Parents can hope that they have adequately instilled a sense of responsibility in their children, enabling them to enter the world of adulthood as fully functioning, knowledgeable and equipped adults. But this is a timed investment. Entering the world of adulthood is a natural event, following sequentially on a drawn-out period of maturation from child to youth to early adulthood.
As their children trusted them to expose them to learning situations, and to provide for them and to give them the emotional support they required when they needed it, the parents must learn to let go, to trust that their years of sacrifice and love and concern would result in a new and aspirational search for the meaning of life for their offspring.
That success and satisfaction and happiness would accrue to their children. Which is all that parents really want for their beloved children.
It is the parents' responsibility to prepare their children for the world outside the home. To socialize them and imbue them with a sense of self-worth, to encourage them to pursue interests that beckon, and to caution them when their pursuits are seen by their parents to be potentially inimical to their health and well-being. This is the natural order of things, from generation to generation.
So, what to make of a child who insists, at the age of thirteen, that she is prepared and determined to face a challenge that would daunt an adult, even one who was well instructed and intellectually mature and physically capable? Children often are seized with an impulse that propels them toward an objective that their parents doubt.
This is when parents take charge and impel the child through the medium of intelligent appraisal, and persuasive reason, to accept that further preparation is required, and most certainly chronological maturation before thinking of embarking on a pursuit so fraught with potential for life-altering or -ending danger.
Yet the parents of Laura Dekker, a Dutch girl who insists she is capable and intent on launching herself solo on a sailing trip around the world, agree with her and support her ambition. She wants to navigate her sailboat, Guppy, on a worldwide voyage, setting out on September 1st, when she will turn 14. Insisting that her parents acknowledge that it is her dream to set out on this voyage.
And it is her intention to 'break a record' for youth in this enterprise.
Evidently a 17-year-old boy has accomplished just such a journey, embarking on a 13-month voyage around the world. This young girl appears to harbour aspirations of besting his adventure and his youth, to acquire her own reputation as a 'first' on all counts. Celebrity appears to appeal to her. Anything he can do, she can do better. She aspires to commit to a two-year voyage on her own.
Her father insists the girl is an experienced sailor. "According to the government, all people must apparently be put in the same box. They seem not able to understand that everyone is different", he explained disdainful of the concerns of Dutch MPs and child protection officials, concerned about the welfare of a child her own father appears fairly relaxed about.
This is nothing if not an instance of mind-boggling lack of concern for the well being of a child.

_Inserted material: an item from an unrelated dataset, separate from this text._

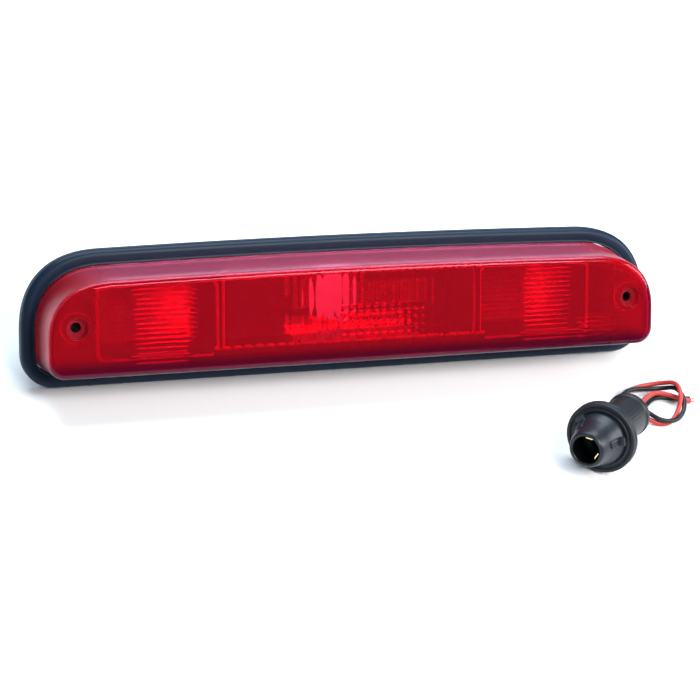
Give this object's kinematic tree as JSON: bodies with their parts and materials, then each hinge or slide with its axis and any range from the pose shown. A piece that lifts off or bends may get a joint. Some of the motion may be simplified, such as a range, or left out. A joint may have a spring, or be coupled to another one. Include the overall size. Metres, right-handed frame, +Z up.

The story reeks of parental neglect in failing to guide a vulnerable teen toward reasonable accommodation, to set aside for the time being, plans that have the potential of ending her ambitions at a very early age indeed.
Parents can hope that they have adequately instilled a sense of responsibility in their children, enabling them to enter the world of adulthood as fully functioning, knowledgeable and equipped adults. But this is a timed investment. Entering the world of adulthood is a natural event, following sequentially on a drawn-out period of maturation from child to youth to early adulthood.
As their children trusted them to expose them to learning situations, and to provide for them and to give them the emotional support they required when they needed it, the parents must learn to let go, to trust that their years of sacrifice and love and concern would result in a new and aspirational search for the meaning of life for their offspring.
That success and satisfaction and happiness would accrue to their children. Which is all that parents really want for their beloved children.
It is the parents' responsibility to prepare their children for the world outside the home. To socialize them and imbue them with a sense of self-worth, to encourage them to pursue interests that beckon, and to caution them when their pursuits are seen by their parents to be potentially inimical to their health and well-being. This is the natural order of things, from generation to generation.
So, what to make of a child who insists, at the age of thirteen, that she is prepared and determined to face a challenge that would daunt an adult, even one who was well instructed and intellectually mature and physically capable? Children often are seized with an impulse that propels them toward an objective that their parents doubt.
This is when parents take charge and impel the child through the medium of intelligent appraisal, and persuasive reason, to accept that further preparation is required, and most certainly chronological maturation before thinking of embarking on a pursuit so fraught with potential for life-altering or -ending danger.
Yet the parents of Laura Dekker, a Dutch girl who insists she is capable and intent on launching herself solo on a sailing trip around the world, agree with her and support her ambition. She wants to navigate her sailboat, Guppy, on a worldwide voyage, setting out on September 1st, when she will turn 14. Insisting that her parents acknowledge that it is her dream to set out on this voyage.
And it is her intention to 'break a record' for youth in this enterprise.
Evidently a 17-year-old boy has accomplished just such a journey, embarking on a 13-month voyage around the world. This young girl appears to harbour aspirations of besting his adventure and his youth, to acquire her own reputation as a 'first' on all counts. Celebrity appears to appeal to her. Anything he can do, she can do better. She aspires to commit to a two-year voyage on her own.
Her father insists the girl is an experienced sailor. "According to the government, all people must apparently be put in the same box. They seem not able to understand that everyone is different", he explained disdainful of the concerns of Dutch MPs and child protection officials, concerned about the welfare of a child her own father appears fairly relaxed about.
This is nothing if not an instance of mind-boggling lack of concern for the well being of a child.
The story reeks of parental neglect in failing to guide a vulnerable teen toward reasonable accommodation, to set aside for the time being, plans that have the potential of ending her ambitions at a very early age indeed.